UNITED STATES
SECURITIES AND EXCHANGE COMMISSION
Washington, D.C. 20549
FORM 8-K
CURRENT REPORT
PURSUANT TO SECTION 13 OR 15(d) OF THE
SECURITIES EXCHANGE ACT OF 1934
Date of report (Date of earliest event reported): February 22, 2010
ARBINET CORPORATION
(Exact Name of Registrant as Specified in Charter)
Delaware | 0-51063 | 13-3930916 |
(State or Other Jurisdiction of Incorporation) | (Commission File Number) | (IRS Employer Identification No.) |
460 Herndon Parkway, Suite 150 Herndon, Virginia 20170 | 20170 |
(Address of Principal Executive Offices) | (Zip Code) |
703 456-4100
(Registrant’s telephone number, including area code)
(Former Name or Former Address, if Changed Since Last Report)

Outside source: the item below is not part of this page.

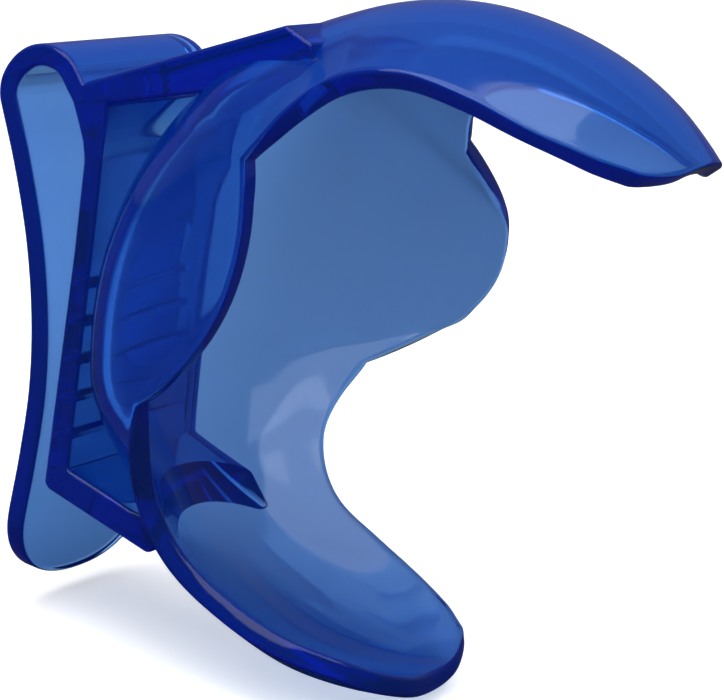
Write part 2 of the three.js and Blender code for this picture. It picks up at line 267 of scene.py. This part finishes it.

Check the appropriate box below if the Form 8-K is intended to simultaneously satisfy the filing obligation of the registrant under any of the following provisions:
o | Written communications pursuant to Rule 425 under the Securities Act (17 CFR 230.425). |
o | Soliciting material pursuant to Rule 14a-12 under the Exchange Act (17 CFR 240.14a-12). |
o | Pre-commencement communications pursuant to Rule 14d-2(b) under the Exchange Act (17 CFR 240.14d-2(b)). |
o | Pre-commencement communications pursuant to Rule 13e-4(c) under the Exchange Act (17 CFR 240.13e-4(c)). |
Item 5.02 | Departure of Directors or Principal Officers; Election of Directors; Appointment of Principal Officers; Compensatory Arrangements of Certain Officers. |
(e) | Employment Agreement Amendment |
On February 22, 2010, Arbinet Corporation (“Arbinet” or the “Company”) entered into a Second Amendment (the “Amendment”) to the Employment Agreement, as amended (the “Employment Agreement”), between Arbinet and Shawn F. O’Donnell, Arbinet’s Chief Executive Officer and President. The Employment Agreement previously provided, among other things, that (1) Mr. O’Donnell must maintain a permanent residence in the New Jersey area no later than July 1, 2010, and (2) until the earlier of July 1, 2010 or Mr. O’Donnell’s relocation to the New Jersey area, Mr. O’Donnell is entitled to reimbursement by the Company for up to $6,500 per month of his reasonable and documented out-of-pocket expenses incurred for living expenses in the New Jersey area and travel to and from his residence in the Dallas, Texas area. The Amendment has amended the Employment Agreement to provide, among other things, that as a result of the Company having moved its headquarters from New Jersey to Herndon, Virginia, (1) Mr. O’Donnell’s position is a full-time position based at the Company’s headquarters in Herndon, Virginia, and (2) Mr. O’Donnell is entitled to reimbursement by the Company for up to $6,500 per month of his reasonable and documented out-of-pocket expenses incurred for living expenses in the Virginia area and travel to and from his residence in the Dallas, Texas area.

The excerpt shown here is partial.